The need for making at least a show of independent existence caused the Right to Work amendment to be moved this year; but how apologetic were mover and seconder, how they cringed before the Government! Their amendment “humbly” regretted that no promise of a Bill had been made. Said Mr. O’Grady in moving (we quote from the official report):

      “Had we not been unlucky in the ballot probably this amendment would not be moved. . . . I know that every single member of this House is as sympathetic towards the unemployed as we are ourselves, and I am sure that this motion will be considered not merely with sympathy but with fairness’’

 And he also said that there is

       “. . upon the Statute Book one of the finest pieces of legislation in any civilised community in the world, and if it were put into operation it would effect the purposes contained in our motion. I speak of the Development Act. That Act contains every proposal of the Labour and Socialist movement for the last 25 year, proposals about afforestation, erosion of the coast, light railways, and reclamation of land.”

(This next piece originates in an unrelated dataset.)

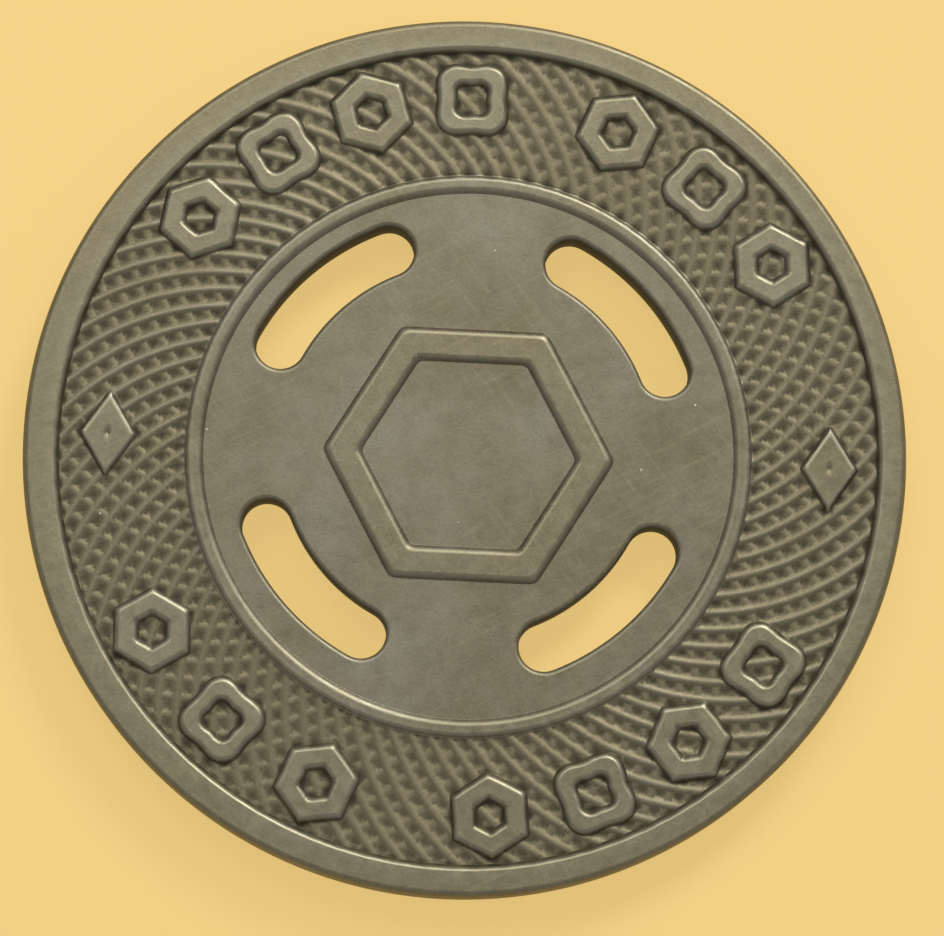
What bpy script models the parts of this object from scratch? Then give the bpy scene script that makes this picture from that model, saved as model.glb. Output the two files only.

 Thus do the decoy ducks of Labour repay the Liberal support they obtain, and demonstrate their identity with Liberalism. Nearly every subsequent speaker complimented them on their “moderation” and “fairness.” Mr H. Harcourt particularly referred to Mr. O’Grady’s “moderate and friendly speech.”
 But no “statement of the barest truth” can be “moderate” in capitalist ears; no champion of the working class can be friendly to the capitalist class. The fulsome capitalist flattery of Mr. O’Grady sets the seal upon his utter worthlessness to our class. But what of the Bill in question ?—is it any good?

 Except that, owing to the hostility of local bodies, the State is to be made mainly responsible for its working, it is the Bill brought before Parliament by the Labour Party three years ago. Then even Labour members admitted that no effective remedy for unemployment is possible under capitalism, yet they claim that their Bill would deal effectively with that question. Such is the “logic” of their position.

 To really provide reasonable work or maintenance for all workers would make the wage-labourer master of the labour-market and disrupt capitalism. How childish it would be, then, to beg the capitalist class to be so kind as to commit suicide!

 If effective and useful, therefore, the passing of the Labour Party’s Bill would require a social revolution; but it is neither.

In spite of denial, it seems no more than systematic relief works. Its principle is that of the workhouse stone-yard. And there is nothing to prevent men being engaged, as in the post, at exceedingly low “relief” rates to do work which would otherwise occupy the same men at full rates of pay.

 It is true, as Mr. Forster said in the House during the recent debate, that it ”must cause more unemployment.” . And he went on to say, with equal truth:

      “I am verified in that view by a statement contained in the report of the Poor Low Commission. They say that work and wages provided by local authorities is in practice either diverted from the ordinary employees in the localities, or extracted from what would otherwise have gone to regular workers, with the result in either case of creating, sooner or later, larger unemployment ”.

 And what are the other essentials of the Bill? Its clause 3 is sometimes held to provide work at standard rates, but its wording is fraudulent. As Mr. J. R. Macdonald confessed in the Commons when the Bill was brought forward, the clause “may be badly worded,” but “it did not mean that the local employment authority must provide work at, trade union rate of wages”. No, the rate is only such as the capitalists may consider “reasonable,” and that means hell for the workers.

 And if a man refused the hellish conditions that may be offered to him?

 The authority is empowered under clause 7 to get an order “to enforce control of the person named in the order for a period not exceeding six months, which period must be passed in the performance of reasonable work under the control of the local employment authority.”

 Now you have it. The capitalists as a class hardly dared go so far. It means that you must accept any conditions, however bad, in the labour market. If you cannot get even this, then the employment authority will give you work under still worse conditions. If, however, you decline to be still further degraded, they may give you six months penal labour!
This they call the Right to Work!

 It is superfluous for Messrs. Clynes and O’Grady to say, as they did, that they are not defenders of the “won’t workers.” This Bill speaks for itself. But their talk about loafers at both ends of the scale is shown to be the veriest clap trap, because they would allow the well-to-do loafer to go free, but would provide a further punishment for the poor one.

 No, the most unhappy victim of capitalism finds no defenders among the Labour Members. On the contrary, they would all one more scorpipa to the scourge of scorpions inflicted by capitalism upon the most miserable and unfortunate of men.

 It is not the Right to Work that is needed by the workers, but the opportunity to live; and Socialism alone can grant them this. The legal Right to Work imposed upon the proletariat would only emphasise the “right” of the non-working class to be idle. The “Right to Work,” indeed, excludes the right to live. It means only our “right” to our chains! And the Labour Party, in its characteristic work of legalising the right of the slave to his slavery, at the same time consecrates, to the greater glory of capitalism, the “right” of the wealthy parasite above to his ill-gotten gains and his laziness.